Are there any other options for output logging in Java, for analysis other than CSV files? Any link to any API of any kind would also be useful.
P.S: (The question seems common enough to have been asked already, but I couldn't find it.) I'm not asking about how to log data in Java, or how to redirect it to a file, but if there are any existing ways to easily tabulate and graph large amounts of output.
The kind of data I'm working with involves a lot of numerical data, specifically the attributes of different generations and different organisms inside those generations. I'm trying to find and interpret trends within the numerical data which would mean that I need to generate separate graphs for different populations or test runs, and also find representative values for each file and graph those against specific test run conditions.
Also, there is a time parameter which references the speed of the algorithm. Which methods let me log output without letting the post-processing and disk access affect my test runs? Is it possible?
You could use Apache POI to write out an Excel spreadsheet directly. You can also have it start with a spreadsheet already containing macros and whatever else you need to display your information.
There are plenty of choices in exporting reports / data. There is an open source project call JasperReport that can do charts, PDF, XML, CSV, plain text exporting. But it is an involved process, but does offer Java API to accomplish that task.
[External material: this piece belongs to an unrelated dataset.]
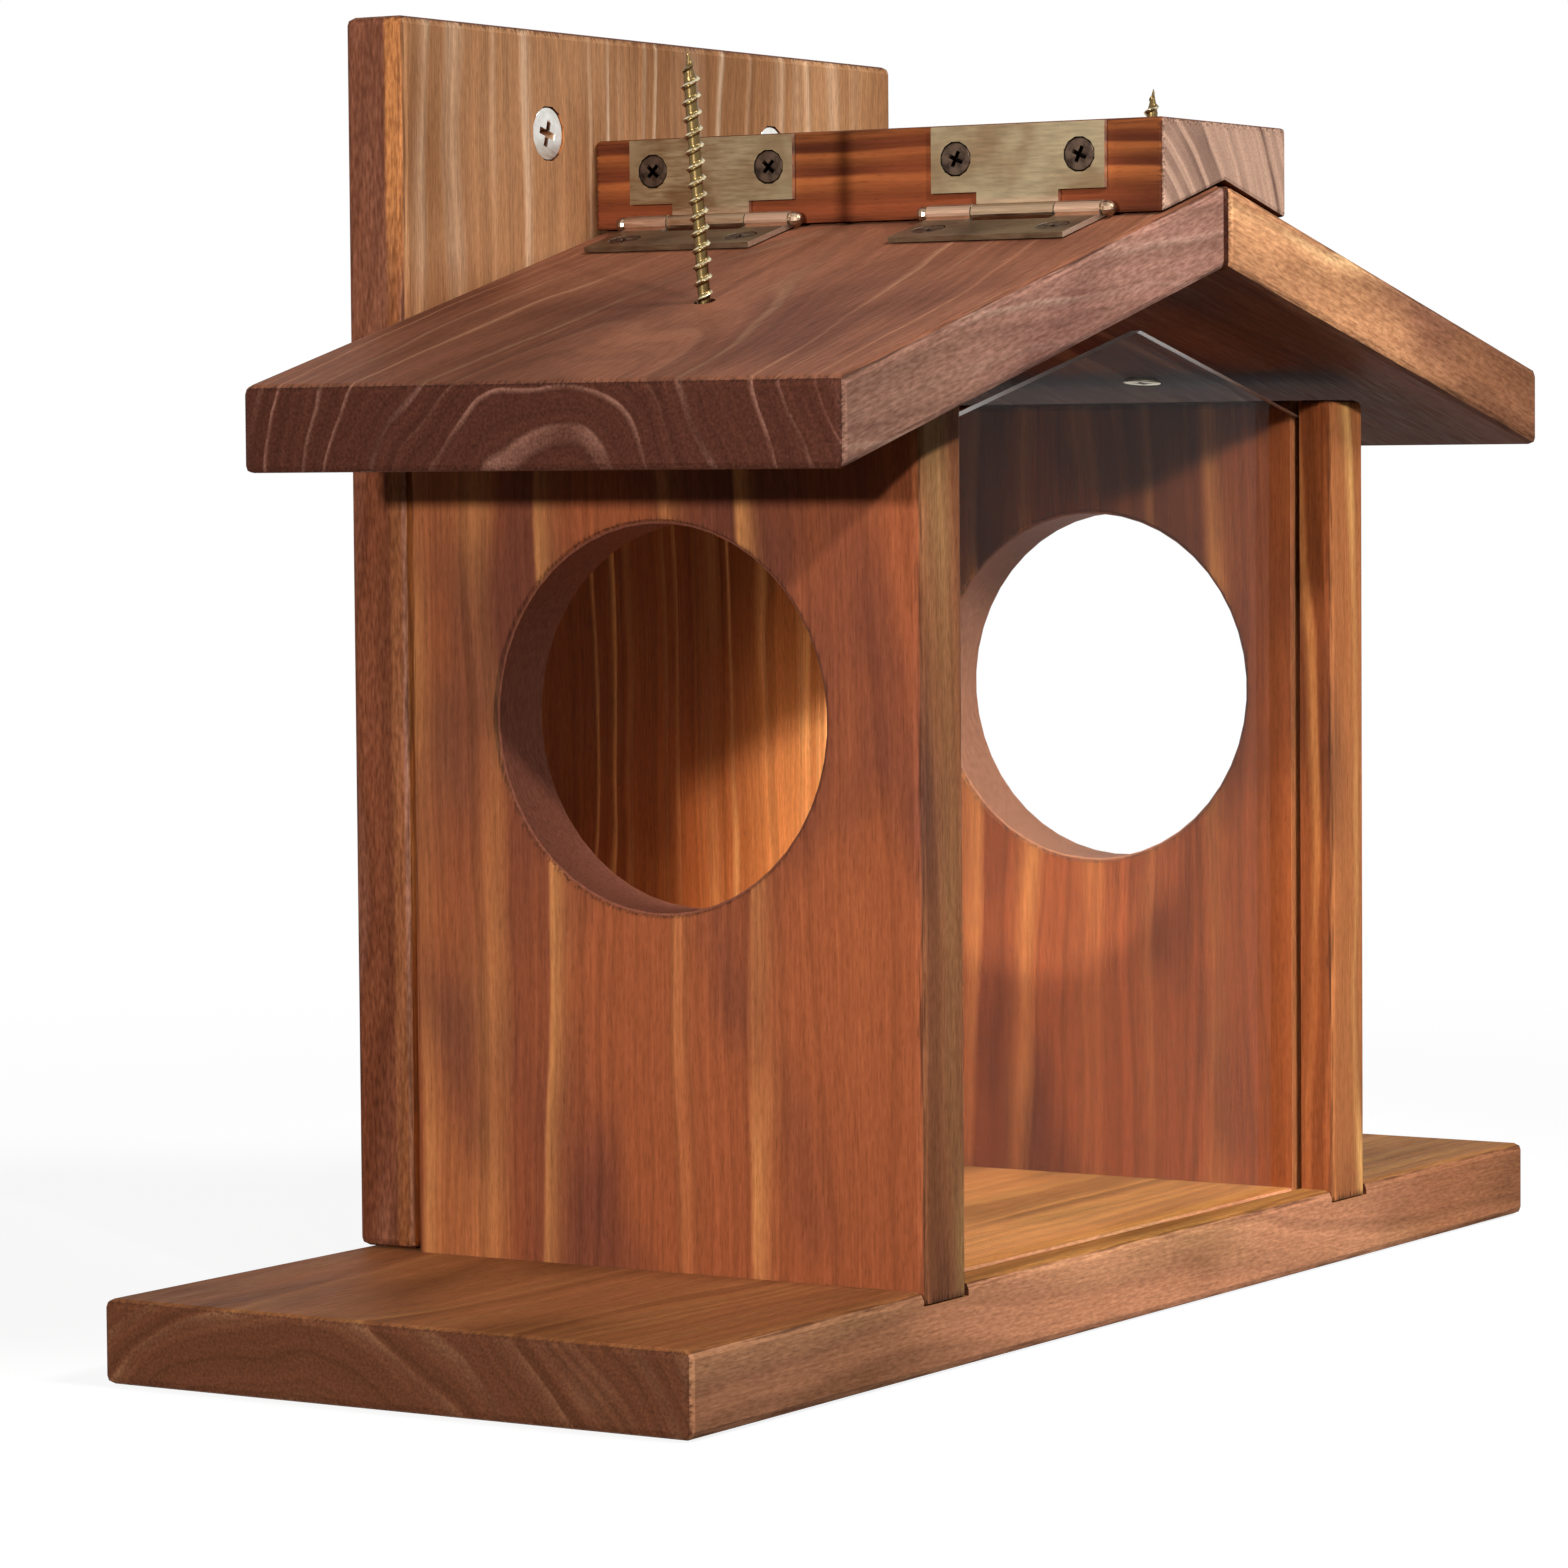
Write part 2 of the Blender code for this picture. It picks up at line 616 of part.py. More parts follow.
def make_hinges(pivot, lid, block):
    """Two butt hinges, one leaf on the block's face and one on the lid, with their pins and screws."""
    moving = []
    for name, y in hinge_places.items():
        place = Vector((pivot.x, y, pivot.z))
        block_leaf = make_leaf(name + "_hinge_block_leaf", True)
        block_leaf.location = place
        lid_leaf = make_leaf(name + "_hinge_lid_leaf", False)
        turn = Matrix.Rotation(-math.pi / 2 - LID_PITCH, 4, "Y") @ Matrix.Rotation(math.pi, 4, "Z")
        lid_leaf.matrix_world = Matrix.Translation(place) @ turn
        make_pin(name + "_hinge_pin", place)
        moving.append(lid_leaf)
        along = turn.to_3x3() @ UP
        for index, offset in enumerate((-LEAF_SCREW_SPACING / 2, LEAF_SCREW_SPACING / 2)):
            ending = "_screw_" + str(index + 1)
            steel = dark_steel(name + "_leaf" + ending)
            sizes = (HINGE_SCREW_HEAD, HINGE_SCREW_SHANK, HINGE_SCREW_LENGTH, steel)
            face = KNUCKLE_RADIUS - LEAF_THICKNESS
            head = place + Vector((face, offset, LEAF_SCREW_REACH))
            hole = make_screw(name + "_hinge_block" + ending, head, LEFT, *sizes)[1]
            cut(block_leaf, hole)
            cut(block, hole)
            head = place + along * LEAF_SCREW_REACH - LID_NORMAL * face + Vector((0, offset, 0))
            screw, hole = make_screw(name + "_hinge_lid" + ending, head, LID_NORMAL, *sizes)
            cut(lid_leaf, hole)
            cut(lid, hole)
            moving += [screw, hole]
    return moving


def make_cob_screws(lid, roof):
    """A long screw through each roof slope from below, leaning a little outwards, for a corn cob."""
    yellow = (0.62, 0.52, 0.30)
    made = {}
    for name, side, board in (("left", -1, lid), ("right", 1, roof)):
        x = side * COB_SCREW_SPREAD
        direction = Vector((-side * math.sin(COB_SCREW_LEAN), 0, -math.cos(COB_SCREW_LEAN)))
        place = Vector((x, front_y + COB_SCREW_SETBACK, roof_underside(x) - COB_SCREW_SINK))
        steel = zinc_steel(name + "_cob_screw", yellow)
        sizes = (COB_SCREW_HEAD, COB_SCREW_THREAD, COB_SCREW_CORE, COB_SCREW_PITCH, COB_SCREW_LENGTH)
        screw, hole = make_long_screw(
            name + "_cob_screw", place, direction, *sizes, ROOF_THICKNESS, COB_SCREW_TIP, steel
        )
        cut(board, hole)
        made[name] = [screw, hole]
    return made


def make_wall_screws(back):
    """Two screws through the back board, which hold the feeder to a wall or a trunk."""
    for name, side in (("left", -1), ("right", 1)):
        head_y = back_front_y + WALL_SCREW_SINK
        place = Vector((side * WALL_SCREW_SPREAD, head_y, back_top - WALL_SCREW_DROP))
        steel = zinc_steel(name + "_wall_screw")
        sizes = (WALL_SCREW_HEAD, WALL_SCREW_THREAD, WALL_SCREW_CORE, WALL_SCREW_PITCH, WALL_SCREW_LENGTH)
        hole = make_long_screw(
            name + "_wall_screw", place, FORWARD, *sizes, BACK_THICKNESS, WALL_SCREW_TIP, steel
        )[1]
        cut(back, hole)


def hang_on_axis(pivot, pieces):
    """Parents what moves with the lid to an empty on the hinge axis."""
    carrier = bpy.data.objects.new("lid_axis", None)
    carrier.location = pivot
    bpy.context.scene.collection.objects.link(carrier)
    bpy.context.view_layer.update()
    for piece in pieces:
        piece.parent = carrier
        piece.matrix_parent_inverse = carrier.matrix_world.inverted()


def build():
    for old in list(bpy.data.objects):
        bpy.data.objects.remove(old)
    pivot = Vector((axis_x, 0, axis_z))
    base = make_base_board()
    back = make_back_board()
    panels = {"left": make_side_panel("left_side_panel", -1), "right": make_side_panel("right_side_panel", 1)}
    make_window()
    roof = make_roof_panel()
    lid = make_lid(pivot)
    block = make_ridge_block()
    fix_side_panels(base, back, panels)
    fix_back_board(base, back, roof, block)
    fix_ridge_block(roof, block)
    hinge_parts = make_hinges(pivot, lid, block)
    cob_screws = make_cob_screws(lid, roof)
    make_wall_screws(back)
    hang_on_axis(pivot, [lid, *hinge_parts, *cob_screws["left"]])


build()
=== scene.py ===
import bpy
import bmesh
import math
from mathutils import Matrix, Vector


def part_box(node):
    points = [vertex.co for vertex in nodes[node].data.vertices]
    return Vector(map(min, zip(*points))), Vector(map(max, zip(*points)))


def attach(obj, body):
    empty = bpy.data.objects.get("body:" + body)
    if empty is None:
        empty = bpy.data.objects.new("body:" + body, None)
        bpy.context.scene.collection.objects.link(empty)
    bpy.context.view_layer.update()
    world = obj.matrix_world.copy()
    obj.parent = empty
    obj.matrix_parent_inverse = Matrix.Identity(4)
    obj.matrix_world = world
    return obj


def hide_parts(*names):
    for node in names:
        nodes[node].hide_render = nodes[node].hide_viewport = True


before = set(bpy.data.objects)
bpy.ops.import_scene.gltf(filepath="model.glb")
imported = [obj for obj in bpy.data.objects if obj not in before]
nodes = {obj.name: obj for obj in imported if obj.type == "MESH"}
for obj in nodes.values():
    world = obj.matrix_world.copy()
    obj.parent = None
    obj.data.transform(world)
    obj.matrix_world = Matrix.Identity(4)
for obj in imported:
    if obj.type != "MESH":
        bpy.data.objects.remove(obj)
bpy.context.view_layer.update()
mm = 0.001
print("frame loaded:", len(nodes), "nodes")


# Small tools

def linear(hexCode):
    # sRGB hex to the linear colour a shader wants
    values = [int(hexCode[k:k + 2], 16) / 255 for k in (0, 2, 4)]
    return tuple(v / 12.92 if v <= 0.04045 else ((v + 0.055) / 1.055) ** 2.4 for v in values) + (1.0,)


def addNode(tree, kind, settings=None, links=None, out=0):
    # one node: settings go to its properties or sockets, links join what comes before it
    node = tree.nodes.new("ShaderNode" + kind)
    for key, value in (settings or {}).items():
        if isinstance(key, str) and hasattr(node, key):
            setattr(node, key, value)
        else:
            node.inputs[key].default_value = value
    for socket, source in (links or {}).items():
        tree.links.new(source, node.inputs[socket])
    return node.outputs[out] if node.outputs else node


def newMaterial(name):
    material = bpy.data.materials.new(name)
    material.use_nodes = True
    material.node_tree.nodes.clear()
    return material, material.node_tree


def setMaterial(piece, material):
    piece.data.materials.clear()
    piece.data.materials.append(material)
    for face in piece.data.polygons:
        face.material_index = 0


def addObject(name, mesh):
    added = bpy.data.objects.new(name, mesh)
    bpy.context.scene.collection.objects.link(added)
    return added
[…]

How about writing table into a database, like MySQL?
Using such, you can search your data by better means than in a text file.
Have a look here: http://www.vogella.de/articles/MySQLJava/article.html
On linux, you also have the possibility to stay using your csv files and then generate plots using gnuplot scipts.
Sounds like you need to be saving the data to a database and then using Jasper Reports to build a report containing the graphs and whatever else you need using the data that you stored in the database instead of trying to use excel. Jasper is fairly easy to use and you can have your java application generate the report for you after the data has been stored in the database.